Healing, reconciliation and restoration are integral to the good news
of Jesus Christ. For this reason prayer for individuals, focused through
laying on of hands or anointing with oil, has a proper place within the
public prayer of the Church. God's gracious activity of healing is to
be seen both as part of the proclaiming of the good news and as an outworking
of the presence of the Spirit in the life of the Church.
Such prayer needs to be sensitive to a number of simplifications or misunderstandings.
It should not imply a simple link between sickness and sin; Jesus himself
warned against the direct association of disability and sin (John 9.3).
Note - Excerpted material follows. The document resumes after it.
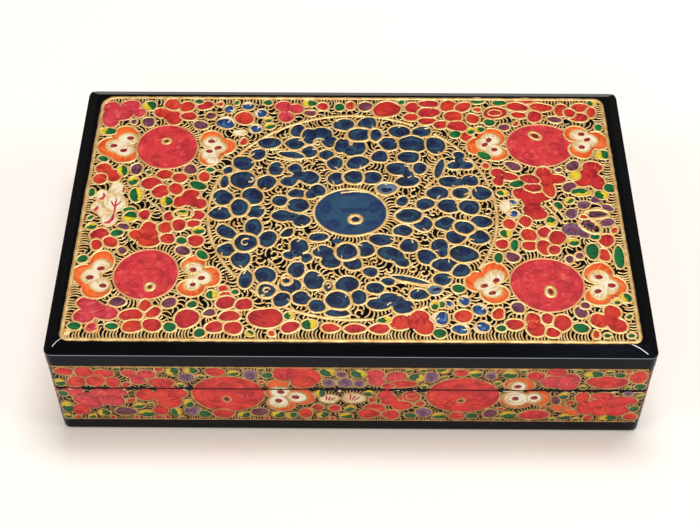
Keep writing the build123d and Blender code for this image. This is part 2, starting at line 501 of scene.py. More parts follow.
def layOne(panel, group, paint, outline, axis, shade, lean, mates, cuts):
    # a thin closed cushion: a foot under the lacquer, an edge, a shoulder, a dome and its crown
    rows, columns = cellsUnder(panel, outline)
    px, py = cellCentres(panel, rows, columns)
    under = insideOf(outline, px, py)
    depth = panel["depth"][rows, columns]
    top = max(coat["least"], (depth[under].max() if under.any() else 0) + coat["step"])
    depth[under] = top
    panel["taken"][rows, columns] |= under
    n = len(outline)
    centre = outline.mean(0)
    rings = [(1.0, -face["sink"]), (1.0, top - coat["edge"])]
    rings += [(share, top + above) for share, above in (coat["shoulder"], coat["dome"])]
    points = [(*(centre + (p - centre) * share), h) for share, h in rings for p in outline]
    points += [(*centre, top + coat["crown"]), (*centre, -face["sink"])]
    last = (len(rings) - 1) * n
    pairs = [(i, (i + 1) % n) for i in range(n)]
    faces = [(low + i, low + j, low + n + j, low + n + i) for low in range(0, last, n) for i, j in pairs]
    for i, j in pairs:
        faces += [(last + i, last + j, last + n), (j, i, last + n + 1)]
    inner = np.zeros(n, bool)
    for mate in mates:
        inner |= insideOf(mate, outline[:, 0], outline[:, 1])
    for x in cuts:
        inner |= abs(outline[:, 0] - x) < 0.01
    addPaint(panel, group, paint, points, faces, centre, axis, shade, lean,
             rim=[0 if hidden else share for share, h in rings for hidden in inner] + [0, 0])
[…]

The receiving of forgiveness and the act of forgiving others may open
the way to healing and wholeness. Prayer for healing and strengthening
should not involve the rejection of the skills and activity of medicine
which are also part of God's faithfulness to creation (cf Ecclesiasticus
38.9-12; Psalm 147.3). Prayer for healing needs to take seriously the
way in which individual sickness and vulnerability are often the result
of injustice and social oppression. Equally importantly such prayer should
not imply that the restoration of physical wholeness is the only way in
which Christ meets human need. Healing has always to be seen against the
background of the continuing anguish of an alienated world and the hidden
work of the Holy Spirit bringing God's new order to birth. It is a way
of partaking in God's new life that will not be complete until it includes
the whole creation and the destruction of death itself.